横浜こぼれ話は筆者の佐藤栄次が随筆や意見や考えを書いておりますので、一度見に来てください、

マレーシアでの出来事。
私がまだ主任だった時、シンガポール駐在の藤木君から電話がかかってきた。
元気のない声で、ボソボソ言うが、何を言っているのか分からない。
これはただ事ではないと思い、事情をゆっくり聞いた。
話の内容はこうだ。
マレーシアで受注したレントゲン装置、価格は約5,000万円位だが、クアラルンプールの港に着き、通関で待たされ、ようやく通関が済んでも、病院の準備が出来ていなくて、倉庫に保管していた。そして、半年後、病院に持ち込み据え付けを始めようとしたら、何と錆びだらけ。早速、東海保険会社(仮称)に連絡したら、保税倉庫から別の倉庫に移動した段階で、通常の海上保険が効かなくなっていた。
これだけで東芝は5,000万円の損失。
そこで私は、企画部の西田さん(後の東芝社長)を訪ね、相談した。
すると、西田さんは早速、東海保険会社の東芝担当部長を呼び出し、相談してくれた。すると、あっさり、無効だった保険を書き直し、有効にしてくれるということになった。
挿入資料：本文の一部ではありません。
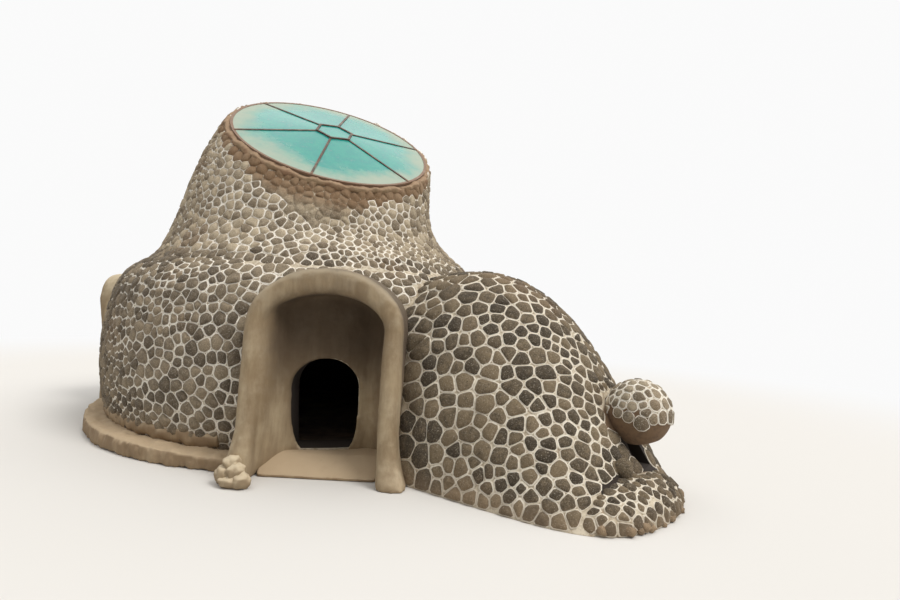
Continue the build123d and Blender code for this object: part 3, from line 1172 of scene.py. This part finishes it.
@dataclass
class Stone:
    """One cell while it is raised: its seed and its top face."""

    seed: Seed
    top: bmesh.types.BMFace
    dice: random.Random
    grain_pitch: float = 26.0
    joint_widths: tuple = (0.7, 1.45)
    smallest_top: float = 0.2
    tone: float = field(init=False)
    width: float = field(init=False)

    def __post_init__(self) -> None:
        """Draw the stone's own tone, and how wide its joint is."""
        self.tone = self.dice.random()
        self.width = self.dice.uniform(*self.joint_widths)

    def lift(self, height: float) -> None:
        """Move the top along the wall's normal."""
        for vertex in self.top.verts:
            vertex.co += self.seed.normal * height

    def shrink(self, thickness: float, round_off: float) -> None:
        """Draw the top's corners towards its middle.

        Args:
            thickness: How far the nearest side moves in.
            round_off: Share by which corners are drawn onto a circle.
        """
        middle = self.top.calc_center_median()
        reaches = [(vertex.co - middle).length for vertex in self.top.verts]
        mean = sum(reaches) / len(reaches)
        keep = max(self.smallest_top, 1 - thickness * self.width / min(reaches))
        for vertex, reach in zip(self.top.verts, reaches):
            vertex.co = middle + (vertex.co - middle) * keep * (1 + (mean / reach - 1) * round_off)

    def roughen(self, height: float) -> None:
        """Make the top uneven."""
        for vertex in self.top.verts:
            vertex.co += self.seed.normal * noise.noise(vertex.co * self.grain_pitch) * height

    def paint(self, layer: bmesh.types.BMLayerItem, mask: float) -> None:
        """Write the stone's tone, and how far its top's corners are joint, into the layer."""
        for vertex in self.top.verts:
            vertex[layer] = (self.tone, mask, 1.0 - self.seed.plain, 1.0)


@dataclass
class EntranceArea:
    """Where the entrance's surround stands, in metres."""

    left: float = 0.03
    right: float = 1.49
    top: float = 2.08
    spring: float = 1.5
    back: float = -1.9

    def covers(self, place: Vector) -> bool:
        """Tell whether a place lies behind the surround or in its recess.

        Args:
            place: Point on the wall.

        Returns:
            True where the wall carries no lumps.
        """
        if place.y > self.back or not self.left < place.x < self.right:
            return False
        if place.z < self.spring:
            return True
        middle, half = (self.left + self.right) / 2, (self.right - self.left) / 2
        across = (place.x - middle) / half
        rise = (place.z - self.spring) / (self.top - self.spring)
        return across * across + rise * rise < 1.0


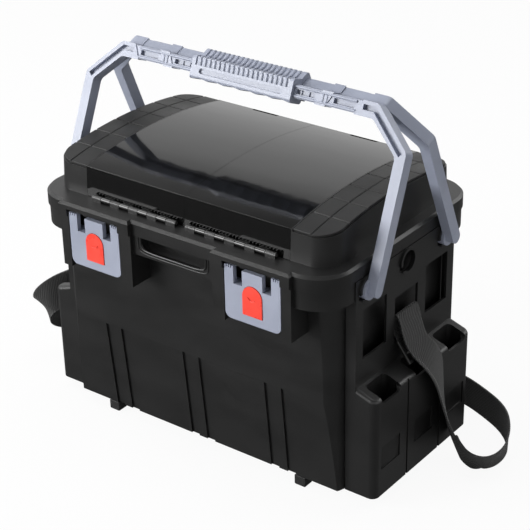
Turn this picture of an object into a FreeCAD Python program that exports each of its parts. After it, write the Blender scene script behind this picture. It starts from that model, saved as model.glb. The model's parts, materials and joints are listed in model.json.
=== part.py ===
import FreeCAD, Part
import math
import os
import re
import Sketcher

# Fishing seat box: a moulded tub with side carriers, a hinged seat lid with two
# top doors, a two-part bail handle, two latches and a shoulder strap.
# Millimetres, +Z up, origin on the floor under the middle, front towards -Y.

SIZES = {
    # tub
    "foot_height": 13, "tub_x": 197, "tub_y_low": 108.5, "tub_y_mid": 119.5, "tub_y_top": 122.5,
    "taper_top": 130, "rim_top": 280.5, "tub_corner": 30, "wall": 4, "foot_side": 15,
    "foot_x": 141.4, "foot_y": 102,
    "groove_pitch": 118, "groove_in": 6, "groove_out": 17.5, "groove_deep": 2.2,
    # collar under the lid
    "collar_low": 257, "collar_x": 209, "collar_y": 147, "collar_corner": 42, "collar_wall": 3.5,
    "bay_in": 58, "bay_out": 163.5, "bay_y": 152, "pillar_low": 216,
    "finger_x": 45.5, "finger_low": 265, "finger_deep": 12, "finger_corner": 11,
    # latches
    "latch_x": 112.75, "latch_half": 37.25, "latch_low": 221.5, "latch_top": 286, "latch_y": 152,
    "latch_deep": 13, "latch_skin": 3, "latch_lip": 6, "latch_gap": 1.2, "notch_in": 13.5, "notch_out": 25.2,
    "notch_low": 265, "tab_drop": 2.5, "latch_corner": 8, "latch_pin_y": 143.5, "latch_pin_z": 240,
    "latch_pin_r": 1.8, "pin_reach": 46, "button_half": 13, "button_low": 232, "button_top": 268,
    "button_gap": 0.35, "button_out": 1, "button_deep": 4.2, "button_lip": 2, "lip_low": 246,
    "stem_r": 2.6, "stem_end": 137, "spring_r": 3.4, "wire_r": 0.4, "spring_pitch": 1.8,
    "striker_half": 22, "striker_low": 282, "striker_high": 289.5, "striker_back": 141,
    "striker_wall": 3, "tooth_pitch": 6.4, "tooth_gap": 3,
    # lid
    "seam": 0.3, "flange_x": 210, "flange_y": 149, "flange_corner": 43, "flange_top": 298,
    "lid_wall": 3, "lid_bay_y": 155, "recess_top": 290, "block_x": 194.5, "block_y": 125.8,
    "block_lean": 3.5, "block_corner": 26, "crown_top": 346, "crown_r": 636.4, "door_half": 144,
    "door_skin": 3, "door_gap": 0.4, "door_rear": 122.8, "front_wall_y": 118.6, "tray_floor": 298,
    "rib_half": 2, "door_hinge_y": 130.5, "door_hinge_z": 301.5, "knuckle_r": 3.2,
    "door_pin_r": 1.5, "run_gap": 0.06, "hinge_start": 7, "hinge_end": 130, "knuckles": 9,
    "door_notch_half": 19, "door_notch_deep": 5,
    "pad_in": 146, "pad_out": 192.6, "pad_y": 122.2, "pad_corner": 25, "pad_thick": 3,
    "tile_gap": 2.2, "tile_deep": 1, "tile_rows": 7, "tile_columns": 2,
    # rear lid hinge
    "lid_hinge_y": 150.5, "lid_hinge_z": 282, "lid_hinge_x": 105, "lid_knuckle_r": 4.5,
    "lid_knuckle_half": 14, "tub_knuckle": 15, "knuckle_gap": 0.5, "lid_pin_r": 2, "hinge_clear": 0.5, "backing": 8,
    # side carriers
    "panel_x": 210.5, "panel_y": 100, "panel_wall": 3, "panel_back": 197.3, "pod_x": 237.5,
    "pod_in_z": 149, "pod_out_z": 140, "pod_corner": 9, "pod_pitch": 68.5, "pocket_half": 19,
    "pocket_in": 214, "pod_wall": 3, "pocket_floor": 18, "scoop_low": 133, "label_low": 48,
    "label_high": 77, "label_deep": 1.4, "window_in": 40, "window_out": 86, "window_low": 180.5,
    "window_high": 241, "strap_win_half": 23.4, "strap_win_high": 228, "sill_top": 203,
    "sill_low": 190, "strap_slot_low": 171,
    "pivot_y": 79, "pivot_z": 265, "ring_r": 15.5, "ring_out": 2.5, "stud_r": 12.2,
    "boss_y": 91, "boss_low_z": 32, "boss_high_z": 164, "boss_r": 5,
    "screw_r": 2, "screw_head_r": 4, "screw_head": 2.4, "screw_in": 7, "screw_seat": 1,
    # handle
    "lean": 22.8, "bail_thick": 15, "arm_in": 213.5, "arm_out": 225.5, "bend_out_x": 223.5,
    "bend_out_y": 148, "bend_in_x": 211, "bend_in_y": 141, "bar_bend_out": 178,
    "bar_bend_in": 175, "bar_high": 191.5, "bar_low": 174.3, "bail_bend": 9,
    "channel_half": 3, "channel_deep": 5, "channel_mid": 184.3, "channel_end": 160,
    "channel_low_x": 217, "channel_low_y": 144.5, "collar_top_x": 158.5, "collar_slant": 8.5,
    "block_top_x": 121, "block_wide": 14, "step": 1.2, "meet_gap": 0.25,
    "grip_half": 70, "core_low": 177.5, "core_high": 188.5, "core_back": 4, "core_thick": 10, "grip_low": 169, "grip_high": 196, "grip_front": 11.5,
    "grip_fit": 0.2, "grip_round": 4, "grip_slot_half": 58, "grip_slot_low": 176,
    "grip_slot_high": 182, "grip_slot_deep": 2.6, "wave_pitch": 22.6, "wave_r": 40,
    "wave_deep": 1.6, "waves": 6, "rib_pitch": 6.6, "rib_count": 20, "rib_gap": 4.2,
    "rib_low": 185, "rib_deep": 1.5, "tooth_high": 1.2,
    # strap
    "strap_wide": 40, "strap_thick": 1.8, "slide_x": 223, "slide_z": 163, "slide_tilt": 54,
    "slide_half": 15, "slide_bar": 4, "slide_thick": 3, "slide_rail": 3, "slide_fit": 1.5,
}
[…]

ただ、この問題は担当部長レベルの問題では無理で、東海保険会社の取締役を連れて来るから是非、国際部の事業部長岡本と話をする機会を作ってくれと言う。
そこで後日、東海保険会社の取締役と部長がやって来て、西田さんが岡本事業部長の所に連れて行き、双方挨拶をして、全てオーケーとなる。
この席には私も同席した。
すると、この結果を東芝の白石財務部長(取締役)の所に報告に行こう、ということで、岡本事業部長は白石財務部長の所に連れて行った。
すでにこの話は白石の所まで報告が上がっていたのだ。
白石財務部長の所には東海保険会社の二人と岡本事業部長と西田さんと私が行った。
部屋で待っていると、待たせて悪かったと言いながら白石財務部長は入って来た。
岡本事業部長が、ことの顛末を報告すると、見る見るうちに白石財務部長の表情が変わって来た。
そして、岡本事業部長に向かって、
「お前は、乞食か!」と一喝した。
「お前は、保険というものを真剣に考えているのか!それでも、国際部の事業部長か?!」
と更に一喝した。
東海保険会社の取締役に向かって、深々と頭を下げて、
「真に申し訳ありません。今後は二度とこのようなご迷惑はお掛けしません。」、と真剣に謝ったのだ。
私はこの光景を見て、一体どうなっているのか?と不不可解だった。
最初から、整理すると、
担当者が、保険の期間を延長してくれと頼んだが、それは無理だと断られた。これは当然のことと思う。
次に東芝本社の課長が保険会社の部長に話しをしたところ、東芝の事業部長と保険会社の取締役との会談でオーケーにしようと保険会社が回答をした。
そのことを東芝の財務部長に報告すると、東芝の事業部長は烈火の如く怒られる。

実は後日このことを同席していた管近課長に聞いて初めて、理解できた。
東芝が輸出している額は莫大な金額。これに全て保険をかけているのだから、保険会社に支払う額も相当なもの。
一方、東芝との取引も日本の全ての企業と行っている。そこで、東芝は各企業と公正なビジネスをしなければならない。管近課長のノートには、企業の系列関係が分かるようなまとめられている。当然、各企業の社長の子供や奥さんの情報も入っている。また、葬儀の場合、誰が出席すべきかも書かれている。
全て、公正な立場を求められているからなのだ、と教えてくれた。

結局、後々、この岡本事業部長は取締役になることはなかった。